CITAZIONE (a_ntv @ 6/3/2012, 21:33)
Relativamente all'evento culminante del 1054 (la scomunica posta il 16 luglio 1054 dal legato papale Umberto di Silva Candida sull'altare di Santa Sofia), tale scomunica era assolutamente nulla, perché Papa Leone IX era già morto da qualche mese e quindi Umberto di Silva Candida non era più legato papale e non aveva più alcun potere.
Come ben evidenziato dalla critica moderna, la vecchia questione sulla validità di tali scomuniche va comunque ridimensionata. In M. G. D'Agostino,
Il Primato della sede di Roma in Leone IX (1049-1054). Studio dei testi latini nella controversia greco-romana nel periodo pregregoriano, ed. San Paolo, 2008, puoi vedere nel dettaglio (intorno a pag 200-220, te lo direi con precisione se non fossi a Zanzibar ora) come possa essere sostenuta sia la tesi della validità che quella dell'invalidità. Di certo le scomuniche erano rivolte ad alcuni personaggi precisi (Michele Cerulario, Leone d'Ocrida, Niceta Pettorato e altri) e non alla Chiesa tout-court. Va pure ricordato che anche dopo la morte di Leone, Umbeto rimarrà ai medesimi uffici e comunque che la morte del papa comporti ipso facto l'invalidità di un atto conferito con una podestà che non è stata revocata è tutto da dimostrarsi. Si potrà forse convenire con d'Agostino che la cosa più sensata da fare è osservare la cosa non con categorie canoniche (terreno scivoloso) quanto con categorie storiche (ricezione). E in tal senso la tua conclusione :
CITAZIONE
Però gli Ortodossi hanno pompato tale atto al di fuori di ogni ragionevole senso per essere indipendenti e servire meglio i loro referenti politici (prima gli imperatori bizantini, poi i sultani ottomani -leader religiosi islamici- a cui i patriarchi di Costantinopoli hanno sempre giurato fedeltà).
Sembra fondarsi più su un pregiudizio di marca latina che non su qualche base storica, infatti suona coma una sparata completamente gratuita, e come tale da restituire al mittente con un "quod gratis adfirmatur, gratis negatur".
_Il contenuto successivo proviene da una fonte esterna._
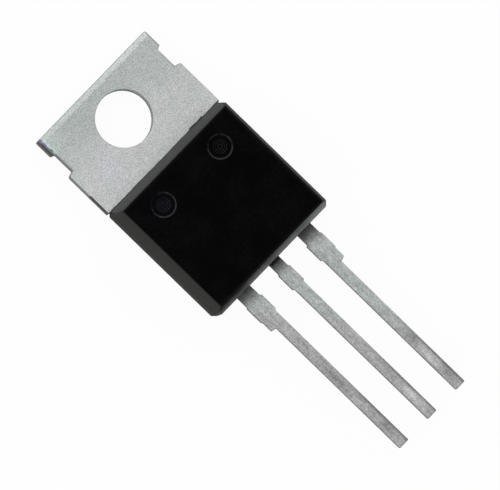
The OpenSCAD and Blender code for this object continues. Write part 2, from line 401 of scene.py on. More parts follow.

Di più in quel contesto sembra vero il contrario, visto che Costantino e Leone erano pressoché d'accordo in vista di un'alleanza anti-normanna, e dunque non avevano nessun interesse a mettersi in una bega teologica più dannosa che inutile fomentata da un pazzo come Silvacandida e un personaggio non meno ambiguo come il Cerulario. Quest'ultimo, anzi, fu più volte sanzionato dal Monomaco per la sua stupida indipendenza in questa faccenda, stante comunque che la cosa non ebbe allora l'eco e l'importanza che gli furono date in seguito, specialmente dopo Firenze.
Non si può comunque ignorare che tale gesto è storicamente rilevante non tanto per la sua valenza canonica (che ritengo prossima allo zero), quanto perché è una fonte della enorme distanza teologica (non liturgica, non pragmatica) che già all'inizio del secondo millennio esisteva tra la chiesa latina e tutte le altre. Ricordiamoci infatti che ciò che la storiografia dei vincenti ha imposto come lo "Scisma d'Oriente" è in realtà lo scisma del patriarcato di Roma rispetto alla tradizione degli altri 4 patriarcati, rimasti da allora fino ad oggi pienamente ortodossi.
Una serena analisi delle fonti, infatti, rivelerà che ogni deviazione teologica latina denunciata da Leone d'Ocrida come da Fozio prima di lui è difesa dai latini sulla base delle false decretali pseudo-isidoriane, forgiate ad arte in età carolingia e oggi ampiamente studiate e pubblicate (si veda il progetto pseudo-isidor, in tedesco ma con tutti i testi in latino) e sopratutto riconosciute pacificamente per ciò che sono, dei falsi.
Dunque, prima di lanciarci in invettive storicamente traballanti, si può pensare di circoscrivere un argomento e se ne può parlare con calma e con le fonti alla mano.